E o grande motor deste estilo de vida tem sido a economia — ávida do lucro no presente e julgando que o dinheiro pode comprar tudo. A economia que se deveria assumir como o cuidado, a administração da casa comum (como nos afirma a sua raiz etimológica), tem-se, contraditoriamente, tornado num modo de domínio, colocando o amor do dinheiro acima de todos os valores, mesmo do próprio ser humano. Não espanta que, ao longo dos meses passados, muitos tenham visto os seus rendimentos reduzidos, tornando difícil (por vezes impossível) a sua vida e a vida das suas famílias.

Mesmo a política se tem feito eco da instabilidade do nosso mundo. Ela, que deveria cuidar do modo de viver na cidade. No Ocidente, a democracia tem sido fragilizada, instrumentalizada, tornando-se incapaz de reagir aos ataques de que é vítima.

A guerra, que era uma recordação longínqua (ou algo que marcava outros modos de vida mais distantes), regressou ao nosso presente e tornou-se numa interminável matança, destruidora não só dos lugares como do próprio ser da pessoa: serão necessários muito decénios para refazer o tecido destas sociedades que, nestes meses e anos, viveram conflitos armados.

Nem a Igreja tem escapado a este turbilhão. Nem a nossa região — integrada que está neste mundo ocidental.

Quase parece que não vivemos num inverno — a que, esperançosamente, se seguiria uma primavera — mas antes no caminho para um suicídio colectivo…

É claro que continua válida a admoestação de Santo Agostinho (que viveu durante as invasões bárbaras e viu cair Roma e a sua própria cidade de Hipona, atacada por uma anti-civilização, os "bárbaros"), segundo a qual os nossos tempos nos parecem maus simplesmente porque são os nossos, e somos nós a ter que assumir a responsabilidade de os conduzir e de os viver.

Mas podemos ter esperança?

2. O Jubileu que tivemos a graça de iniciar no passado domingo, grita por esperança.

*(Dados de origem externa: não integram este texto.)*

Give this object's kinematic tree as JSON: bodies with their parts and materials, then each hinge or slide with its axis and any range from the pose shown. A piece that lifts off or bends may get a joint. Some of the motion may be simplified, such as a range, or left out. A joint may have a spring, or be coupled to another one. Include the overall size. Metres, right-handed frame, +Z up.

Biblicamente, o jubileu era um tempo de regresso ao ponto de partida: as terras ficavam em pousio; as propriedades regressavam aos donos originais; o povo de Deus, reconhecendo o quanto se tinha afastado do seu Criador, pedia perdão e retomava o seu caminho.

Mas este regressar ao ponto inicial (tanto quanto isso é possível) só tem uma justificação: o caminho que ainda havemos de percorrer até Deus. Sim: a história — de cada ser humano e de todo o género humano —, longe de ser um beco sem saída, sem sentido, onde tudo é igual a tudo, é antes um caminho que havemos de percorrer até Deus. Criados por Deus, havemos também de encontrar nele a meta, a plenitude do nosso viver.

Por isso, a misericórdia, a indulgência que nos permite corrigir o mal realizado convida-nos sempre a olhar para o horizonte divino, a ganhar forças e decisão interior para o caminho: cada um de nós, toda a humanidade e toda a realidade criada, havemos de ser transformados em Cristo ressuscitado — por Ele, com Ele e nele.

E dessa novidade percebemos já a presença, ao nos darmos conta de que o Senhor Jesus se faz nosso companheiro de jornada, erguendo-nos quando caímos; alentado-nos quando as forças nos parecem faltar; tomando-nos sobre os seus ombros quando nos sentimos perdidos.

Possa o próximo ano de 2025 ser vivido na alegria da notícia jubilosa do nascimento do Salvador.

Que ele constitua uma oportunidade para, com a graça de Deus, iniciarmos a transformar em primavera este nosso inverno: mudando o que devemos mudar (em nós e à nossa volta), e acolhendo o convite divino que nos chama a peregrinar na esperança até à comunhão definitiva com o Pai.